Set problem ▸
Each line from the start of the data below through the one containing "const FACING = 1.2;" must be reproduced exactly.

____ Exercise data

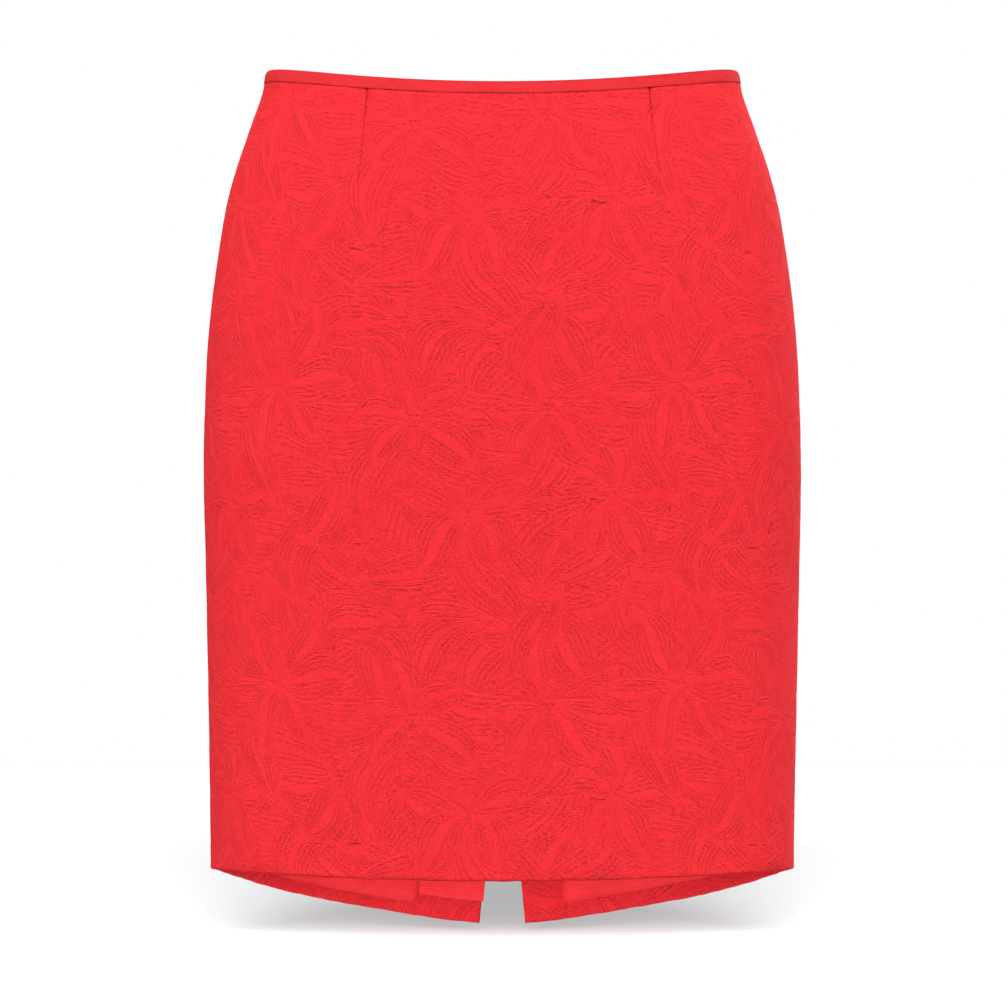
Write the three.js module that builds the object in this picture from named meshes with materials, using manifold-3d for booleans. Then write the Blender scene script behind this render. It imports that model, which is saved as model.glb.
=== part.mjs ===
// A fitted pencil skirt in embossed cloth, in the hollow form it has when worn: one front panel with two
// darts, two back panels with a dart each, a centre-back zip above an open vent, a narrow waist binding,
// turned-up hems and a lining. Millimetres, +Z up. The wearer faces -Y, so the wearer's left is +X.
// The origin is the centre of the waist opening, level with the top edge at the side seams.
import * as THREE from "three";
import { mergeVertices } from "three/addons/utils/BufferGeometryUtils.js";
import Module from "manifold-3d";

const wasm = await Module();
wasm.setup();

// Cloth thicknesses, and the gap that parts two pieces
const GAP = 0.3;
const SHELL = 1.8;
const TURN_UP = 1.4;
const LINING = 1;
const FACING = 1.2;

// Half width and depths of the body of the skirt at each height, from the plane of the side seams
const SECTIONS = [
  { z: 4, half: 138.6, front: 90, back: 98.5 },
  { z: -12, half: 141.3, front: 93.5, back: 104 },
  { z: -35, half: 149.2, front: 99.5, back: 113 },
  { z: -62, half: 157.7, front: 105, back: 122.5 },
  { z: -92, half: 164.6, front: 109, back: 131 },
  { z: -128, half: 170.4, front: 112, back: 138 },
  { z: -170, half: 173.8, front: 113.5, back: 141.5 },
  { z: -230, half: 175.6, front: 113.5, back: 139.5 },
  { z: -300, half: 174.2, front: 112, back: 133.5 },
  { z: -380, half: 172.5, front: 110, back: 127 },
  { z: -470, half: 171.2, front: 108.5, back: 121 },
  { z: -512, half: 170.8, front: 108, back: 118.5 },
];
// How much fuller than an ellipse each section is, across and from front to back
const FULLER = { across: 0.03, deep: 0.09 };

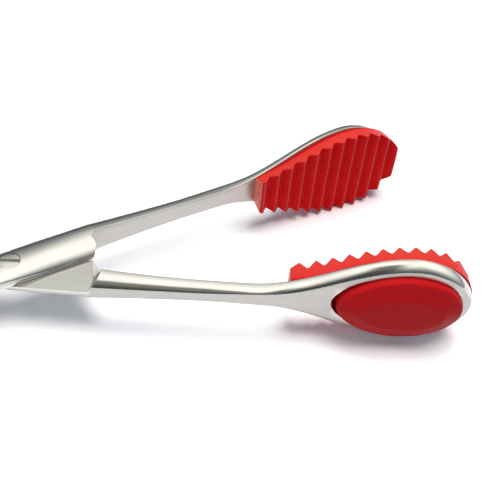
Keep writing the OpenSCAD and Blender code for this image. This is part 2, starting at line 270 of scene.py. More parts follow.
class TongsFinish(bpy.types.PropertyGroup):
    """Colours and gloss of the pieces"""
    steel_color: color_setting("Steel", "Colour of the arms", (0.64, 0.625, 0.60))
    satin: share_setting("Satin roughness", "Roughness of the brushed flat faces", 0.36)
    polished: share_setting("Polished roughness", "Roughness of the polished flanks", 0.13)
    spring_color: color_setting("Springs", "Colour of the spring leaves", (0.55, 0.55, 0.54))
    rubber_color: color_setting("Rubber", "Colour of the jaw pads", (0.8, 0.006, 0.009))
    # Painted sheen: a pale colour on the pads' walls and crests that stands in for light
    # glancing off them.
    sheen_color: color_setting(
        "Sheen", "Colour of the rubber's matt walls and crests", (0.62, 0.045, 0.032))
    # Painted sheen: a bright colour on the heel's end face that stands in for light from the
    # side.
    heel_sheen_color: color_setting(
        "Heel", "Colour of the rubber where the heel is trimmed", (1.0, 0.26, 0.18))
    # Painted shade: a darker red on the dome that stands in for the shade on its face turned
    # away from the light.
    dome_shade_color: color_setting(
        "Dome", "Colour of the rubber's smooth domed backs", (0.5, 0.007, 0.01))
    rubber_roughness: share_setting("Rubber roughness", "Roughness of the jaw pads", 0.42)


class TongsStage(bpy.types.PropertyGroup):
    """Studio around the tongs"""
    key_power: power_setting("Key light", "Power of the large lamp above the tongs", 4.5)
    side_power: power_setting(
        "Side light", "Power of the low lamp on the handles' side", 1.15)
    fill: share_setting("Fill", "Strength of the even light from all round", 0.14)


# ---- Shape helpers ----

def ease(u):
    """Half a cosine wave, from 0 at 0 to 1 at 1."""
    return (1 - np.cos(np.pi * np.clip(u, 0, 1))) / 2


def mix(a, b, u):
    """Straight line from a at 0 to b at 1."""
    return a + (b - a) * u


def pair(a, b):
    """Two arrays as the columns of one."""
    a, b = np.broadcast_arrays(np.asarray(a, float), np.asarray(b, float))
    return np.stack([a, b], -1)


def seat_rise(x):
    """The ring leans outwards in a straight line from where it starts."""
    return SEAT_SLOPE * np.maximum(0, x - RING_START)


def bar_inner(x):
    """Inner face of the jaw arm: a power curve up to the seat, then the lean."""
    u = np.minimum(x, RING_START) / RING_START
    return SEAT_Y * (1 - (1 - u) ** INNER_POWER) + seat_rise(x)


def bar_thick(x):
    """Thickness of the jaw arm: falls by a power curve to the ring's."""
    u = np.minimum(x, RING_START) / RING_START
    return RING_THICKNESS + BAR_ROOT_EXTRA * (1 - u) ** TAPER_POWER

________

Solution to this problem ▸
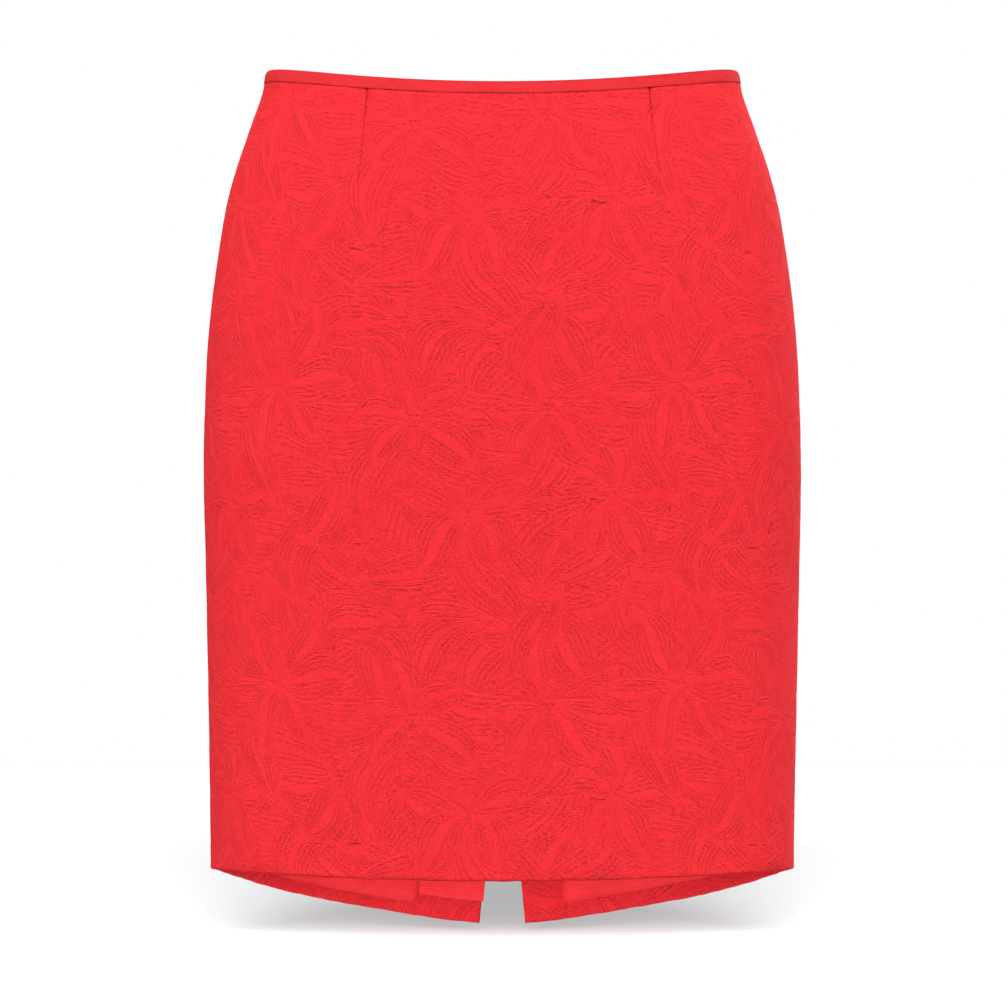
Write the three.js module that builds the object in this picture from named meshes with materials, using manifold-3d for booleans. Then write the Blender scene script behind this render. It imports that model, which is saved as model.glb.
=== part.mjs ===
// A fitted pencil skirt in embossed cloth, in the hollow form it has when worn: one front panel with two
// darts, two back panels with a dart each, a centre-back zip above an open vent, a narrow waist binding,
// turned-up hems and a lining. Millimetres, +Z up. The wearer faces -Y, so the wearer's left is +X.
// The origin is the centre of the waist opening, level with the top edge at the side seams.
import * as THREE from "three";
import { mergeVertices } from "three/addons/utils/BufferGeometryUtils.js";
import Module from "manifold-3d";

const wasm = await Module();
wasm.setup();

// Cloth thicknesses, and the gap that parts two pieces
const GAP = 0.3;
const SHELL = 1.8;
const TURN_UP = 1.4;
const LINING = 1;
const FACING = 1.2;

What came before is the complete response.